Two authors independently assessed trial quality and extracted data. We used standard Cochrane methodological procedures, including an assessment of risk of bias and degree of practitioner experience for all studies.
We included 32 RCTs with 2844 adult participants. Twenty-six assessed upper-limb and six assessed lower-limb blocks. Seventeen compared ultrasound with peripheral nerve stimulation (PNS), and nine compared ultrasound combined with nerve stimulation (US + NS) against PNS alone. Two studies compared ultrasound with anatomical landmark technique, one with a transarterial approach, and three were three-arm designs that included US, US + PNS and PNS.
There were variations in the quality of evidence, with a lack of detail in many of the studies to judge whether randomization, allocation concealment and blinding of outcome assessors was sufficient. It was not possible to blind practitioners and there was therefore a high risk of performance bias across all studies, leading us to downgrade the evidence for study limitations using GRADE. There was insufficient detail on the experience and expertise of practitioners and whether experience was equivalent between intervention and control.

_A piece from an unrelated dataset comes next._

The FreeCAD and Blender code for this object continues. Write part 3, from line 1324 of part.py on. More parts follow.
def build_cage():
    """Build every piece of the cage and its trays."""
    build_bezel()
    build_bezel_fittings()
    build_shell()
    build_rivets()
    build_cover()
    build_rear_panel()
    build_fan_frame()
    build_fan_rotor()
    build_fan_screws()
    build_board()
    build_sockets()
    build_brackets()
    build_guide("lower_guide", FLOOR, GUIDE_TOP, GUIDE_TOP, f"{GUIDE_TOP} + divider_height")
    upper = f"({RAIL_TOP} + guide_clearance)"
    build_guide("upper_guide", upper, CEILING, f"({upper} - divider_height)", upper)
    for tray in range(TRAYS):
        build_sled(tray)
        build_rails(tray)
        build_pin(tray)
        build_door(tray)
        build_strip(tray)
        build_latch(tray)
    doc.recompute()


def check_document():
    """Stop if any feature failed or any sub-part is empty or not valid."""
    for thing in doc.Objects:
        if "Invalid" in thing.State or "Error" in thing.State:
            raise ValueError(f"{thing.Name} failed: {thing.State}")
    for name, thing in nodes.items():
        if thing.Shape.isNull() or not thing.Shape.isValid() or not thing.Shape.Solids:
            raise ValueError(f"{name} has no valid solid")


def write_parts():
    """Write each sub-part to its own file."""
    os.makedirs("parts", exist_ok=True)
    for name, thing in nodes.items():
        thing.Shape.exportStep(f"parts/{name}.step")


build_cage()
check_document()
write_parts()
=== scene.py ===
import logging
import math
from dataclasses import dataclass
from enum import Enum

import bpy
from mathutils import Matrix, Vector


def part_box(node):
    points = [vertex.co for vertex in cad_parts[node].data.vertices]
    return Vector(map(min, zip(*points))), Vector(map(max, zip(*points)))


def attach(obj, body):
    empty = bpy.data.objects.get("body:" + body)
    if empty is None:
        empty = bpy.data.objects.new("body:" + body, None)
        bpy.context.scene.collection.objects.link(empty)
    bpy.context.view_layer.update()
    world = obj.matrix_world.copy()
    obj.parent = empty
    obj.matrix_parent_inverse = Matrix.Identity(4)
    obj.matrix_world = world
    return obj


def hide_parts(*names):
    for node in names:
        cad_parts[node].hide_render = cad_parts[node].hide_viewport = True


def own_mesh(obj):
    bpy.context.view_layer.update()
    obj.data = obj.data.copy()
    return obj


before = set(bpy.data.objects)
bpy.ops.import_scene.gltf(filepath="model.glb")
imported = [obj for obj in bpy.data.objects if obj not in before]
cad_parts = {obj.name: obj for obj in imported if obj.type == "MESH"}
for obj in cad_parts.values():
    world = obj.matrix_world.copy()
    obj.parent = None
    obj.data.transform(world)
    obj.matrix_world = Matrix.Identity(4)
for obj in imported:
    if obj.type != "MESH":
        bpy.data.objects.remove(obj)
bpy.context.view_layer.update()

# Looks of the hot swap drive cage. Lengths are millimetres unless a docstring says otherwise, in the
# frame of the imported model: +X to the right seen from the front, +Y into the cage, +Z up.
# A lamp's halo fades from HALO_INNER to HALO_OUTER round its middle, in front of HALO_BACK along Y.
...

We performed meta-analysis for our main outcomes. We found that ultrasound guidance produces superior peripheral nerve block success rates, with more blocks being assessed as sufficient for surgery following sensory or motor testing (Mantel-Haenszel (M-H) odds ratio (OR), fixed-effect 2.94 (95% confidence interval (CI) 2.14 to 4.04); 1346 participants), and fewer blocks requiring supplementation or conversion to general anaesthetic (M-H OR, fixed-effect 0.28 (95% CI 0.20 to 0.39); 1807 participants) compared with the use of PNS, anatomical landmark techniques or a transarterial approach. We were not concerned by risks of indirectness, imprecision or inconsistency for these outcomes and used GRADE to assess these outcomes as being of moderate quality. Results were similarly advantageous for studies comparing US + PNS with NS alone for the above outcomes (M-H OR, fixed-effect 3.33 (95% CI 2.13 to 5.20); 719 participants, and M-H OR, fixed-effect 0.34 (95% CI 0.21 to 0.56); 712 participants respectively). There were lower incidences of paraesthesia in both the ultrasound comparison groups (M-H OR, fixed-effect 0.42 (95% CI 0.23 to 0.76); 471 participants, and M-H OR, fixed-effect 0.97 (95% CI 0.30 to 3.12); 178 participants respectively) and lower incidences of vascular puncture in both groups (M-H OR, fixed-effect 0.19 (95% CI 0.07 to 0.57); 387 participants, and M-H OR, fixed-effect 0.22 (95% CI 0.05 to 0.90); 143 participants). There were fewer studies for these outcomes and we therefore downgraded both for imprecision and paraesthesia for potential publication bias. This gave an overall GRADE assessment of very low and low for these two outcomes respectively. Our analysis showed that it took less time to perform nerve blocks in the ultrasound group (mean difference (MD), IV, fixed-effect -1.06 (95% CI -1.41 to -0.72); 690 participants) but more time to perform the block when ultrasound was combined with a PNS technique (MD, IV, fixed-effect 0.76 (95% CI 0.55 to 0.98); 587 participants). With high levels of unexplained statistical heterogeneity, we graded this outcome as very low quality. We did not combine data for other outcomes as study results had been reported using differing scales or with a combination of mean and median data, but our interpretation of individual study data favoured ultrasound for a reduction in other minor complications and reduction in onset time of block and number of attempts to perform block.